As students work, prompt them to explain their strategies for making estimates and relate them to the idea of rounding (MP3). When students use language such as “about 600 beads” to convey that they are estimating, they practice communicating with precision (MP6).

• Groups of 2
• “What does it mean for an answer to make sense? Turn and talk with your partner.”
• 2 minutes: partner discussion
• Share responses.
• “In math class, we can think about whether an answer makes sense to us given the situation and the numbers in the problem. If the answer seems like it could be correct, we say it makes sense.”
• “You’re going to work with some problems about beads. What are some ways of using beads that you know about?” (To make bracelets or necklaces. To decorate hair. To decorate clothing.)
• 30 seconds: quiet think time
• Share responses.
• Display the problem.
• “Take 30 seconds to think about the first situation.”
• 30 seconds: quiet think time

• “Work with your partner to consider Priya’s estimate.”
• 2–3 minutes: partner work time
• Consider asking:
  • “It says Priya makes an estimate. How could you decide without solving the problem exactly?”
  • “Do you have any strategies for estimating without solving?”
• Monitor for various student strategies, particularly a pair that uses rounding to determine if the answer makes sense.
• Select students to share strategies for evaluating Priya’s answer. Be sure to include a rounding strategy.
• For the rounding strategy, ask:
  • “How did this strategy use rounding? Can you describe it in your own words?”
  • “Why is rounding helpful here?” (I can change the numbers to be easier to think about quickly.)
  • “Did you round to the nearest multiple of 10 or 100 when you were deciding if Priya’s answer makes sense?”
• Consider asking:
  • “How is what _____ and _____ did similar to (or different from) your strategy for deciding if Priya’s answer makes sense?”
• If no students mention rounding in their explanation, ask: “How could you use rounding to decide if Priya’s answer makes sense?”
• “Work with your partner to estimate the answer for the last two problems.”
• 3–5 minutes: partner work time

• “In general, how can rounding help us estimate?” (Sample responses: Rounding makes the numbers easier to think about quickly. Rounding to the nearest 10 or 100 means dealing only with hundreds, or with only hundreds and tens, rather than hundreds, tens, and ones.)
• “When we are deciding whether an answer makes sense, we are not solving the problem to get an exact answer. We are estimating the answer. Rounding is a strategy that can be useful when we estimate an answer.”

The purpose of this activity is for students to solve two-step word problems involving addition and subtraction.
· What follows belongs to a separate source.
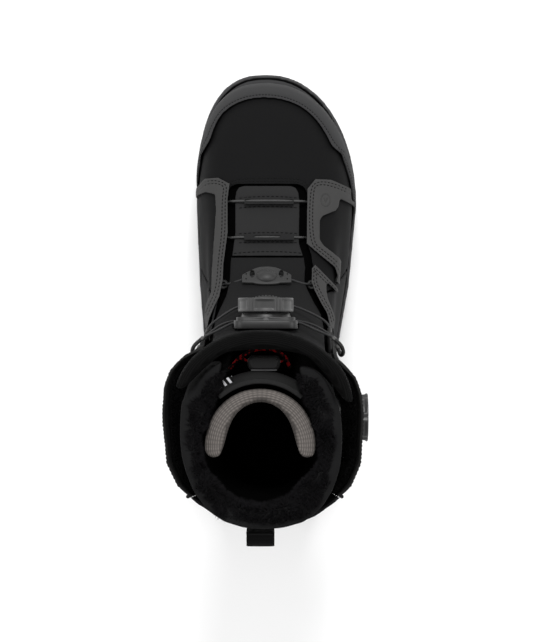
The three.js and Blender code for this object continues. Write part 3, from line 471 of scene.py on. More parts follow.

After students solve the problems, they trade answers with a partner to decide if their answer makes sense.

When students assess the reasonableness of each other’s answers and communicate their assessment, they construct logical arguments and critique the reasoning of others (MP3).

• Groups of 2
• “Now you are going to solve for the exact answer to some problems. As you do so, think about how estimating could help you decide if an answer makes sense.”

• “Work with your partner and decide who will solve each problem. Then, work independently to solve your problem.”
• 3–5 minutes: independent work time
• “Now, trade work with your partner and decide whether their answer for the problem they solved makes sense.”
• “Record your thoughts on your partner’s paper for them to refer back to if they want to adjust their answer.”
• 3–5 minutes: independent work time
• “Take turns sharing your thoughts on your partner’s work. Give your partner a chance to share how they solved their problem.”
• 5 minutes: partner work time

If students don't find a solution to the problems, consider asking:

• “What is this problem about? What can be counted or measured in this situation?”
• “How could you represent the problem?”

• “What was helpful about having someone look at your work for each problem?” (They thought my answer made sense, which helped me know that I had answered correctly. They caught a mistake that I made that I didn’t notice.)
• “What was helpful about looking at someone else’s work for each problem?” (I was able to see a different strategy that they used for the problem. I was able to help them catch a mistake they made.)